Below is some material; transcribe all of it exactly.

● ● ● ● ●

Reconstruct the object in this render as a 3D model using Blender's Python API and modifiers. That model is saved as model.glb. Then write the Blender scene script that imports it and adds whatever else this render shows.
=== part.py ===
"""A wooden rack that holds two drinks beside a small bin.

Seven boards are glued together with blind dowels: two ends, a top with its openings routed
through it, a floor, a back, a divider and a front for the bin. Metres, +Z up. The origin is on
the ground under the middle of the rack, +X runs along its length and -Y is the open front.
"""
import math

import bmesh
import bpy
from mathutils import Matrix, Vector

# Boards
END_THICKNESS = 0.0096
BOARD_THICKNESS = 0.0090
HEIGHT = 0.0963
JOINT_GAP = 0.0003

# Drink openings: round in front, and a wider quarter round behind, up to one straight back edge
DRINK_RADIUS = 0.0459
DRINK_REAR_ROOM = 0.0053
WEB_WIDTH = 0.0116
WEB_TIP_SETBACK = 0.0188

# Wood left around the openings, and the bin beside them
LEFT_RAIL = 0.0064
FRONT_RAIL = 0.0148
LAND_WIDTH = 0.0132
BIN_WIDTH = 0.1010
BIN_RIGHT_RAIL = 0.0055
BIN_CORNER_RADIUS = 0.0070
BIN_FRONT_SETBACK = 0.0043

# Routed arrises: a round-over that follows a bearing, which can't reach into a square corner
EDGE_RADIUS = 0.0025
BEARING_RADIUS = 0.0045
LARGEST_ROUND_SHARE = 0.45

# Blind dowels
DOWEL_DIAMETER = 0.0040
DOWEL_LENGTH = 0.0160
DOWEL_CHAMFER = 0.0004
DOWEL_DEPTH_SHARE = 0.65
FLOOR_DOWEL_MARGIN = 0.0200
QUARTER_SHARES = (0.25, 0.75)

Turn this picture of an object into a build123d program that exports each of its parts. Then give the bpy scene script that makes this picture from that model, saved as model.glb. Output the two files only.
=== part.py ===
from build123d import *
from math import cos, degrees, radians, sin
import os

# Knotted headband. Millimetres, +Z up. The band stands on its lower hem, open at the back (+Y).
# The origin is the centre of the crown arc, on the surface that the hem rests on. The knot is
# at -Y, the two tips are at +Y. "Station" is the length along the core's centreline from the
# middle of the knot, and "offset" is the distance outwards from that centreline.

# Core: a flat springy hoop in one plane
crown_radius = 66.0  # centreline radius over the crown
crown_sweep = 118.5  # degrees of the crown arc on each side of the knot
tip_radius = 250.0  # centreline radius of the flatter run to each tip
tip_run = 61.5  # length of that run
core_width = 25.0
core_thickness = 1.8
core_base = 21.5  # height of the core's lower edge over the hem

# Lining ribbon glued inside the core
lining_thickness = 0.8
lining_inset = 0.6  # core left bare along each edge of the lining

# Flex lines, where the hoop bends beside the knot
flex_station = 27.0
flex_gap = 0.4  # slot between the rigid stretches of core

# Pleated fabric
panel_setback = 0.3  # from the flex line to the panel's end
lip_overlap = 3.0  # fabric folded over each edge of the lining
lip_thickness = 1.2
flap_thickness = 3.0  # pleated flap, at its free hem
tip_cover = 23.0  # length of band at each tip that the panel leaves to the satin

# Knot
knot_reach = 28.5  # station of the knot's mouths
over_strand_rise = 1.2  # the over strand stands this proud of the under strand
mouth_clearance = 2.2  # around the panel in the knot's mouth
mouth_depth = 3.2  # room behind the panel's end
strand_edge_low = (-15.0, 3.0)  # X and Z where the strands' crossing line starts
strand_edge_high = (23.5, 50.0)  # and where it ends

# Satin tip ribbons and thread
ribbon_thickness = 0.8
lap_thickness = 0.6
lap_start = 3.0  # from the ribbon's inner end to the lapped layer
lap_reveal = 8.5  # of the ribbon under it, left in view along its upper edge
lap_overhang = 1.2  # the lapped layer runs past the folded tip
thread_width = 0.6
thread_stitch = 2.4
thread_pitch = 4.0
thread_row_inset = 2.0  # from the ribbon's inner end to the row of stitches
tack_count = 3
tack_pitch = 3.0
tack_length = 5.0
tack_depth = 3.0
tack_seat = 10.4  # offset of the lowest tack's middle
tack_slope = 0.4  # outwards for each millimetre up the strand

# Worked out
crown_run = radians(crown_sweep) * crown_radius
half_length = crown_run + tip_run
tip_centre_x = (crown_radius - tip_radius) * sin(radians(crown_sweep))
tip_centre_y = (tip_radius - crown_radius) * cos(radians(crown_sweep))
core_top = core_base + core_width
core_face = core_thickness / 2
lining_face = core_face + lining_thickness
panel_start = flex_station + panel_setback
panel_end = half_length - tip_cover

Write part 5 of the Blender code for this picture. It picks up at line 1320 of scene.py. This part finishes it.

● ● ● ● ●

ANSWER:
Reconstruct the object in this render as a 3D model using Blender's Python API and modifiers. That model is saved as model.glb. Then write the Blender scene script that imports it and adds whatever else this render shows.
=== part.py ===
"""A wooden rack that holds two drinks beside a small bin.

Seven boards are glued together with blind dowels: two ends, a top with its openings routed
through it, a floor, a back, a divider and a front for the bin. Metres, +Z up. The origin is on
the ground under the middle of the rack, +X runs along its length and -Y is the open front.
"""
import math

import bmesh
import bpy
from mathutils import Matrix, Vector

# Boards
END_THICKNESS = 0.0096
BOARD_THICKNESS = 0.0090
HEIGHT = 0.0963
JOINT_GAP = 0.0003

# Drink openings: round in front, and a wider quarter round behind, up to one straight back edge
DRINK_RADIUS = 0.0459
DRINK_REAR_ROOM = 0.0053
WEB_WIDTH = 0.0116
WEB_TIP_SETBACK = 0.0188

# Wood left around the openings, and the bin beside them
LEFT_RAIL = 0.0064
FRONT_RAIL = 0.0148
LAND_WIDTH = 0.0132
BIN_WIDTH = 0.1010
BIN_RIGHT_RAIL = 0.0055
BIN_CORNER_RADIUS = 0.0070
BIN_FRONT_SETBACK = 0.0043

# Routed arrises: a round-over that follows a bearing, which can't reach into a square corner
EDGE_RADIUS = 0.0025
BEARING_RADIUS = 0.0045
LARGEST_ROUND_SHARE = 0.45

# Blind dowels
DOWEL_DIAMETER = 0.0040
DOWEL_LENGTH = 0.0160
DOWEL_CHAMFER = 0.0004
DOWEL_DEPTH_SHARE = 0.65
FLOOR_DOWEL_MARGIN = 0.0200
QUARTER_SHARES = (0.25, 0.75)

Turn this picture of an object into a build123d program that exports each of its parts. Then give the bpy scene script that makes this picture from that model, saved as model.glb. Output the two files only.
=== part.py ===
from build123d import *
from math import cos, degrees, radians, sin
import os

# Knotted headband. Millimetres, +Z up. The band stands on its lower hem, open at the back (+Y).
# The origin is the centre of the crown arc, on the surface that the hem rests on. The knot is
# at -Y, the two tips are at +Y. "Station" is the length along the core's centreline from the
# middle of the knot, and "offset" is the distance outwards from that centreline.

# Core: a flat springy hoop in one plane
crown_radius = 66.0  # centreline radius over the crown
crown_sweep = 118.5  # degrees of the crown arc on each side of the knot
tip_radius = 250.0  # centreline radius of the flatter run to each tip
tip_run = 61.5  # length of that run
core_width = 25.0
core_thickness = 1.8
core_base = 21.5  # height of the core's lower edge over the hem

# Lining ribbon glued inside the core
lining_thickness = 0.8
lining_inset = 0.6  # core left bare along each edge of the lining

# Flex lines, where the hoop bends beside the knot
flex_station = 27.0
flex_gap = 0.4  # slot between the rigid stretches of core

# Pleated fabric
panel_setback = 0.3  # from the flex line to the panel's end
lip_overlap = 3.0  # fabric folded over each edge of the lining
lip_thickness = 1.2
flap_thickness = 3.0  # pleated flap, at its free hem
tip_cover = 23.0  # length of band at each tip that the panel leaves to the satin

# Knot
knot_reach = 28.5  # station of the knot's mouths
over_strand_rise = 1.2  # the over strand stands this proud of the under strand
mouth_clearance = 2.2  # around the panel in the knot's mouth
mouth_depth = 3.2  # room behind the panel's end
strand_edge_low = (-15.0, 3.0)  # X and Z where the strands' crossing line starts
strand_edge_high = (23.5, 50.0)  # and where it ends

# Satin tip ribbons and thread
ribbon_thickness = 0.8
lap_thickness = 0.6
lap_start = 3.0  # from the ribbon's inner end to the lapped layer
lap_reveal = 8.5  # of the ribbon under it, left in view along its upper edge
lap_overhang = 1.2  # the lapped layer runs past the folded tip
thread_width = 0.6
thread_stitch = 2.4
thread_pitch = 4.0
thread_row_inset = 2.0  # from the ribbon's inner end to the row of stitches
tack_count = 3
tack_pitch = 3.0
tack_length = 5.0
tack_depth = 3.0
tack_seat = 10.4  # offset of the lowest tack's middle
tack_slope = 0.4  # outwards for each millimetre up the strand

# Worked out
crown_run = radians(crown_sweep) * crown_radius
half_length = crown_run + tip_run
tip_centre_x = (crown_radius - tip_radius) * sin(radians(crown_sweep))
tip_centre_y = (tip_radius - crown_radius) * cos(radians(crown_sweep))
core_top = core_base + core_width
core_face = core_thickness / 2
lining_face = core_face + lining_thickness
panel_start = flex_station + panel_setback
panel_end = half_length - tip_cover

Write part 5 of the Blender code for this picture. It picks up at line 1320 of scene.py. This part finishes it.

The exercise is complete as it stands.